GURI DE 71
- isoladosproj
- 10 de jun. de 2020
- 3 min de leitura
Por Daniel Castro
Valioso. De valor inestimável. É o significado de seu nome. Talvez, esteja aí a
razão da sua polivalência. Tranquilo demais. Demais também é a experiência
do professor da faculdade de Jornalismo da PUCRS. Sempre ligado à cultura,
foi convidado em 2018 para a presidência de um símbolo gaúcho: o Theatro
São Pedro. Substituiu a matriarca Eva Sopher, a guardiã do monumento
portoalegrense. “Fui secretário dela e, mais tarde, indicado para a direção do
Theatro em 1972. Aprendi a ter um respeito enorme pela Dona Eva”.
Antes disso, o jornalista foi também vice-governador do estado do Rio Grande
do Sul. Tantas profissões. Quem sabe ele seja grande demais para uma única
função. Jogar nas 11 com setenta e uma primaveras nas costas é somente
para os mais afoitos e mais sábios. “Eu gosto muito de dar aula. Acho que a
gente ficando mais velho tem até mais simpatia e tranquilidade para lidar com a
“gurizada”. A gíria gaúcha também fala sobre bastante sobre Antonio. O que
transparece é a sua jovialidade. Não física – aliás, depois do setenta, “guri”
ninguém é – mas de espírito. As preocupações são poucas, porque a ocupação
é muita. “Tem tanta coisa pra fazer que eu te confesso que não tenho tempo
para ficar com stress”. Seria possível clonar essa mentalidade em escassez?

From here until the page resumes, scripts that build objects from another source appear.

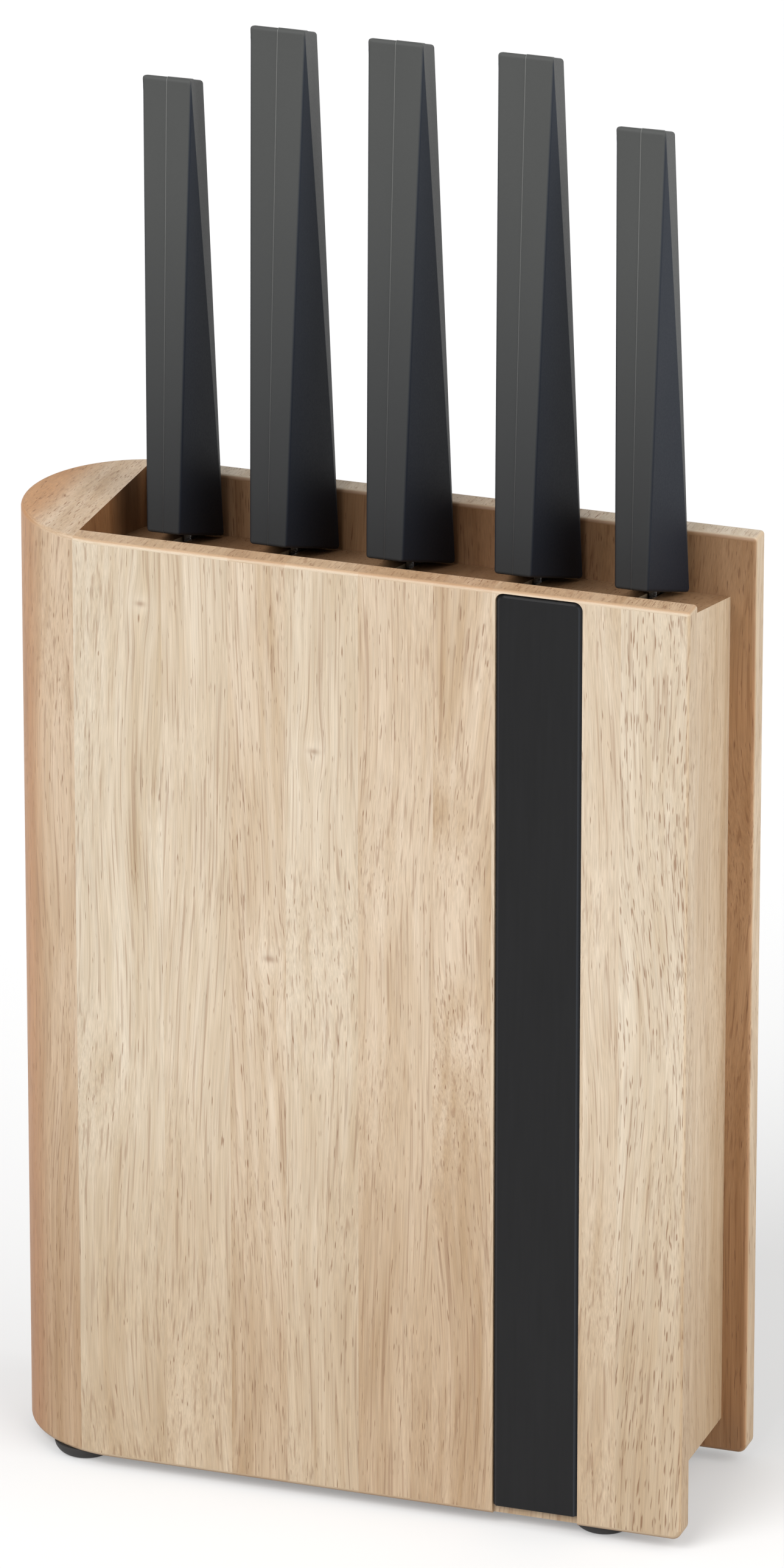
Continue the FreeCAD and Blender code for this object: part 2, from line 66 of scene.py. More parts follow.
# How each board of the front panel looks, from the rounded end to the open end: the share of tan
# in its colour, how pink it is, how strong its figure and its pores are, and where a small knot
# sits (millimetres from the middle of the block and above the table, and the knot's radius).
FRONT_BOARDS = [
    {"tone": 0.46, "blush": 0.05, "figure": 0.30, "pores": 0.15, "knot": (-49.3, 230.5, 1.2)},
    {"tone": 0.42, "blush": 0.10, "figure": 0.40, "pores": 0.20},
    {"tone": 0.55, "blush": 0.20, "figure": 1.00, "pores": 0.55, "knot": (-16.6, 142.5, 1.5)},
    {"tone": 0.42, "blush": 0.10, "figure": 0.50, "pores": 0.35, "knot": (-5.3, 198.0, 1.3)},
    {"tone": 0.48, "blush": 0.25, "figure": 0.40, "pores": 0.40},
    {"tone": 0.52, "blush": 0.28, "figure": 1.20, "pores": 0.45},
    {"tone": 0.45, "blush": 0.20, "figure": 0.50, "pores": 0.40},
    {"tone": 0.46, "blush": 0.15, "figure": 0.40, "pores": 0.15},
    {"tone": 0.45, "blush": 0.08, "figure": 0.60, "pores": 1.00},
]
END_BLOCK = {"tone": 0.55, "blush": 0.36, "figure": 0.6, "pores": 0.6}
BOTTOM_BOARD = {"tone": 0.45, "blush": 0.2}

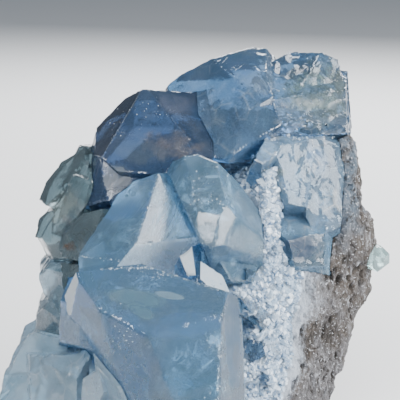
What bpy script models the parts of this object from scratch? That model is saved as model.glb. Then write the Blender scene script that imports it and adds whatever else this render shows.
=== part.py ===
"""Celestite geode: a broken hand specimen with large blue crystals on a white crust over grey-brown rock.

Corners and sizes are in millimetres, and the finished meshes are scaled to metres at the end.
X runs to the right, Y away from the viewer and Z up. The flat resting spot lies at Z = 0.
An azimuth of 0 faces the viewer and 90 faces right. An elevation of 90 faces up.
"""
import math
import random

import bmesh
import bpy
from mathutils import Matrix, Vector, noise

MM = 0.001
SEED = 11

# Sizes that shape the whole specimen, in millimetres
BLOCK = 160.0            # edge of the block that each crystal is cut from
MERGE = 0.002            # corners closer than this are one
GAP = 0.3                # clearance between neighbouring pieces
MIDDLE = Vector((-1.1, -4.3, 0))  # middle of the outline seen from above, which becomes the origin
ROCK_VOXEL = 3.0         # grain of the rock mass before its lumps
ROCK_TRIANGLES = 3600    # triangles of the rock mass, crust and matrix together
ROCK_LUMP = 2.6          # height of the broad lumps
ROCK_PIT = 1.6           # depth of the small pits
SEAM_WAVE = 3.0          # height of the waves where crust meets matrix
DRUSE_COUNT = 40         # small crystals that stand out of the crust
DRUSE_SIZE = (2.4, 4.4)  # their length

# Colours, as base colour and roughness
BLUE = ((0.16, 0.28, 0.42, 1.0), 0.08)
GREY_BLUE = ((0.24, 0.30, 0.33, 1.0), 0.15)
PALE_BLUE = ((0.42, 0.52, 0.60, 1.0), 0.2)
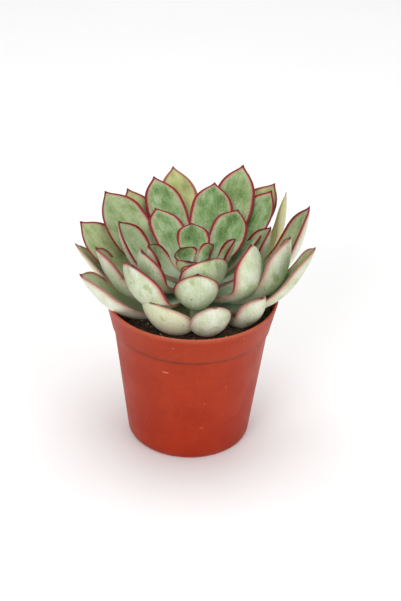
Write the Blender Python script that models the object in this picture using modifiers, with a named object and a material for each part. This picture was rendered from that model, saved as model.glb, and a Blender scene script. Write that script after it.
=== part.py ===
"""A rosette succulent growing in a round plastic nursery pot.

The pot stands on z = 0 with its axis on Z. The soil fills it to a little below
the rim, a short stem stands in the soil, and every leaf is a separate solid
seated on the stem. Lengths are metres unless a name says millimetres.
"""

import math
from collections import namedtuple

import bmesh
import bpy
from mathutils import Vector
from mathutils.bvhtree import BVHTree

MM = 0.001

# ---- driving sizes ---------------------------------------------------------

SEAT_GAP = 0.0003  # left between pieces that lie on each other

# pot
POT_HEIGHT = 0.0965
RIM_RADIUS = 0.0525  # outside, at the lip
RIM_TAPER = 0.0039  # the rim band is this much smaller at its foot
RIM_STEP = 0.0012  # and the wall under it is set in by this much more
RIM_FOOT_RADIUS = RIM_RADIUS - RIM_TAPER
SHOULDER_RADIUS = RIM_FOOT_RADIUS - RIM_STEP
RIM_BAND_HEIGHT = 0.0191
WALL_TAPER = 0.0095  # from the shoulder down to the base
BASE_RADIUS = SHOULDER_RADIUS - WALL_TAPER
WALL = 0.0016
FLOOR = 0.0024
BASE_EDGE = 0.0016  # rounding where the wall meets the floor
LIP_EDGE = 0.0005
DRAIN_COUNT = 6
DRAIN_RADIUS = 0.0040
DRAIN_CIRCLE = 0.66  # share of the base's radius
DRAIN_STEPS = 16
POT_STEPS = 48

# soil
SOIL_DROP = 0.0090  # from the lip down to the soil at the wall
SOIL_CROWN = 0.0012  # rise of the soil towards the stem
CROWN_REACH = 3.0  # stem foot radii over which the soil is heaped
CROWN_EDGE = 0.7  # share of the rise that is left there

# stem
STEM_FOOT_RADIUS = 0.0075
STEM_TOP_RADIUS = 0.0042
STEM_HEIGHT = 0.0260  # above the soil at the wall
STEM_DEPTH = 0.0080  # below it
STEM_STEPS = 16
DOME_HEIGHT = 0.6  # share of the stem's top radius
DOME_SHOULDER = 0.25  # share of the dome's height that its top flat loses

# rosette
ROSETTE_SCALE = 1.0  # reach, height and width of all leaves together
LEAF_THICKNESS = 0.15  # share of the leaf's width, at its thickest
MARGIN_THICKNESS = 0.0006
BASE_REACH = 0.0025  # where each midrib starts, inside the stem
BASE_WIDTH = 0.30  # share of the leaf's width, at the stem
TOP_BASE = 16.5 * MM  # midrib starts above the lip: youngest leaf
LOW_BASE = -5.5 * MM  # and oldest leaf
BASE_FADE = 14.0  # leaves over which the start drops towards the oldest
CROWN_TILT = 2.0 * MM  # back starts are this much higher, front ones lower

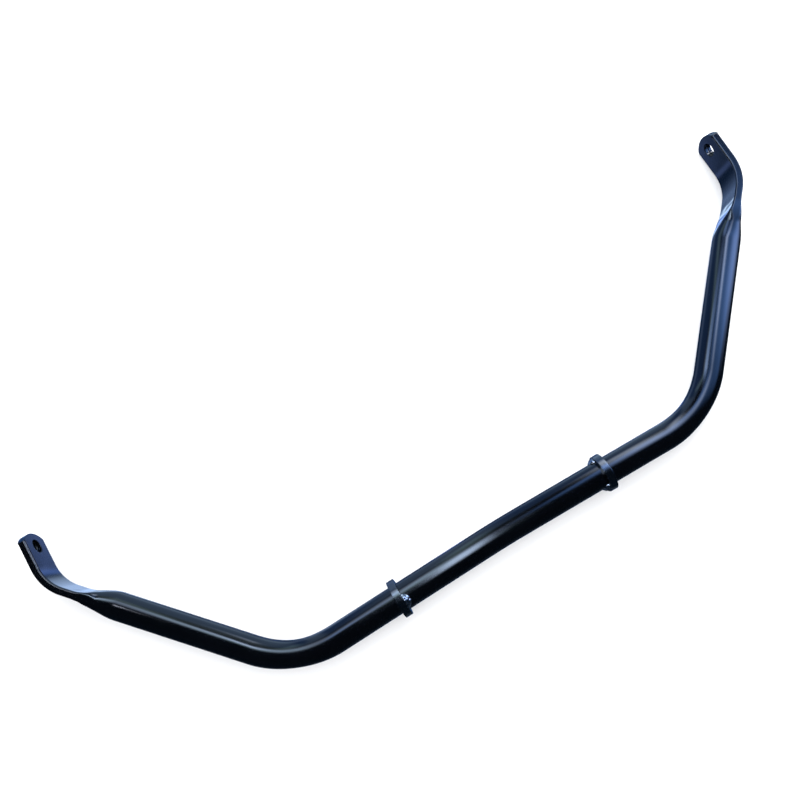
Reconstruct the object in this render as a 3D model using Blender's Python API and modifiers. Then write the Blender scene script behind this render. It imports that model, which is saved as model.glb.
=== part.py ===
"""Suspension sway bar: a bent steel tube with pressed, pierced ends and two welded stop collars.

Metres, +Z up. The bar lies in the XY plane: X runs along the main run, +Y points to the eyes,
and Z is square to the bend plane. The origin is the centre of the whole part's bounding box.
"""

import math
from collections import namedtuple

import bmesh
import bpy
from mathutils import Matrix, Vector

# ---------------------------------------------------------------- tube and centreline
TUBE_OD = 0.0254  # one inch tube
TUBE_RADIUS = TUBE_OD / 2
TUBE_WALL = 0.0033

MAIN_HALF = 0.2127  # centre plane to the corner where main run and arm axes meet
MAIN_DIP_DEG = 1.1  # each half of the main run falls towards -Y by this much
MAIN_DIP_RUN = 0.020  # half length of the soft bend at the centre
MAIN_BEND_DEG = 48.9
MAIN_BEND_RADIUS = 0.090
ARM_LENGTH = 0.232  # corner to corner
EYE_BEND_RADIUS = 0.045
EYE_FROM_CORNER = 0.0371
BEND_OVAL = 0.075  # the tube narrows in the bend plane by this share at a main bend
OVAL_RISE = 0.55  # and grows in height by this part of that share

DIP = math.radians(MAIN_DIP_DEG)
ARM_DEG = MAIN_BEND_DEG - MAIN_DIP_DEG  # arm's angle to X
EYE_BEND_DEG = 90 - ARM_DEG  # the eye plates end up square to X
EYE_BEND_REACH = EYE_BEND_RADIUS * math.tan(math.radians(EYE_BEND_DEG) / 2)
SOFT_BEND_RADIUS = MAIN_DIP_RUN / math.tan(DIP)

# ---------------------------------------------------------------- pressed ends
PLATE_THICK = 0.0070  # two walls pressed almost together
PLATE_HEIGHT = 0.0352
PLATE_EDGE_RADIUS = 0.0016
PRESS_START = 0.065  # the tube starts to flatten this far before the arm's outer corner
PRESS_END = 0.027  # and is flat this far before it
EDGE_START = 0.35  # share of the pressing at which the round sides start to square up
EYE_DIAMETER = 0.0130
TIP_FROM_EYE = 0.0135
TIP_CROWN_RADIUS = 0.0255
TIP_CORNER_UPPER = 0.0010
TIP_CORNER_LOWER = 0.0042

# How far shapes run past what they cut or are cut by
BAR_PAST_TIP = 0.003
BORE_PAST_TIP = 0.009
TIP_CUTTER_PAST_TIP = 0.010
TIP_CUTTER_PAST_EDGE = 0.004
TIP_CUTTER_WIDTH = 0.024
EYE_CUTTER_LENGTH = 0.03

# ---------------------------------------------------------------- collars and welds
COLLAR_FROM_CENTRE = 0.107
COLLAR_OD = 0.0350
COLLAR_WIDTH = 0.0070
COLLAR_CHAMFER = 0.0005
FIT_GAP = 0.0003  # between pieces that touch on the real bar
STATION_DISPLAY_SIZE = 0.02

BEAD_SPAN_DEG = 66
BEAD_LEG = 0.0052  # along the bar
BEAD_RISE = 0.0040  # away from the bar
BEAD_RIPPLE = 0.07  # swell and shrink of the bead, as a share of its size
BEAD_RIPPLE_RATE = 9.0  # radians of ripple over half the bead's span
BEADS = {  # by side: name ending, angle about the collar's inboard axis from straight up
    "left": (("upper", 19), ("lower", 199)),
    "right": (("rear", 93), ("front", 273)),
}

CLEARANCE_REACH = 0.030  # each way along the bar from the collar's centre
CLEARANCE_PAST_COLLAR = 0.004  # radially
CLEARANCE_BORE_RADIUS = 0.002

# ---------------------------------------------------------------- mesh steps
OUTER_PER_QUARTER = 7
BORE_PER_QUARTER = 4
ARC_STEP_DEG = 5.5
MIN_ARC_STEPS = 3
PRESS_STEPS = 11
TIP_STEPS = 22
EYE_SEGMENTS = 36
COLLAR_STEPS = 44
CLEARANCE_STEPS = 72
BEAD_SEGMENTS = 18
BEAD_RINGS = 11
BAR_SHARP_DEG = 34
BEAD_SHARP_DEG = 50

SIDES = (("left", -1), ("right", 1))  # name and sign of X

# A straight or circular piece of the centreline
Run = namedtuple("Run", "length start heading curvature")
# A place for one section: corner_gap is the distance left before the arm's outer corner,
# and bend_share is 0 to 1 along a main bend
Slice = namedtuple("Slice", "point heading corner_gap bend_share")


# ---------------------------------------------------------------- scene helpers
def clear_scene():
    for obj in list(bpy.data.objects):
        bpy.data.objects.remove(obj, do_unlink=True)
    for collection in list(bpy.data.collections):
        bpy.data.collections.remove(collection)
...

O isolamento também fere os mais seguros. É uma verdade incontestável. O
que mais machuca Hohlfeldt é também a angústia de todos nós. “Falta de nos
reunirmos com as pessoas. Tenho ficado restrito com minha esposa e a família
do meu filho, mas agora ele já voltou a trabalhar. Não iremos mais nos
encontrar. Sou grupo de risco.” Dói, porque toda despedida não tem hora pra
acabar. O “até logo” é sempre um possível “adeus”. A privação de um abraço é
um sufoco interminável, um labirinto na escuridão. Antonio recorda, entretanto,
de agradecer a um aliado nesse momento enlouquecedor. “Como foi
importante a existência dessas tecnologias que permitem nos aproximarmos à
distância”. Como seria uma pandemia tão alarmante lá nos meados dos anos
80? Como haveria as aulas da faculdade? Sem falar que, indubitavelmente,
alguém já teria morrido de saudade. Além disso, o professor sinaliza que o
encontro entre gerações está sendo inevitável e de grande aprendizado. “Os
mais velhos tiveram que aprender com os mais novos. Gente que havia sido
meu aluno, passaram a ser meus colegas e, agora, passaram a me ensinar,
especialmente sobre as tecnologias. É um aprendizado bonito. Sempre temos
o que aprender”.
Como curar a sede insaciável de um aficionado pela arte? A distância das
salas de cinema e teatro também foram encurtadas pela modernidade. “Eu
aumentei o consumo de filmes no Netflix para compensar. Também chegam
pequenos vídeos para mim através do Whatsapp, pequenas peças musicais e de teatro, que eu jamais conheceria se não fosse a pandemia.” Fatores de
esperança em tempos estranhos...
Sobre a saúde mental, Antonio também mantém a serenidade. “No começo (da
pandemia), eu não estava dormindo muito bem conforme eu costumava. Hoje
em dia, confesso que já estou legal. Deito pela meia-noite e acordo pelas seis
da manhã”. Mesmo assim, há um motivo para a insônia. Um estresse bem
claro e pontual. “A estupidez do Bolsonaro. Acho que a gente está tendo um
desgoverno. Felizmente, boa parte dos governadores tem sido competentes”.
A realidade soa como um trem descarrilhado que ainda não vê a linha de
chegada. Perder o tato de saber onde estamos e para onde vamos. Momento
singular que faz nos confrontar com as próprias sombras. Não há mais para
onde correr. As cidades estão mais cinzas. O vírus no ar amedronta menos que
os sorrisos escondidos por trás das máscaras. No fim, será que existe uma
grande lição? Para o protetor do São Pedro, foram muitas, mas a que mais
ecoa vem no fim da sua prosa. “A humildade. O quão somos pequenininhos
perto do meio ambiente. Eu me lembro dos filmes de ficção científica em que
os alienígenas chegam à Terra e espalham um vírus. Foi o que os próprios
seres humanos fizeram”. Obra nossa, professor. A humanidade ainda é uma
criança. Teimosa, mas cheia de esperança.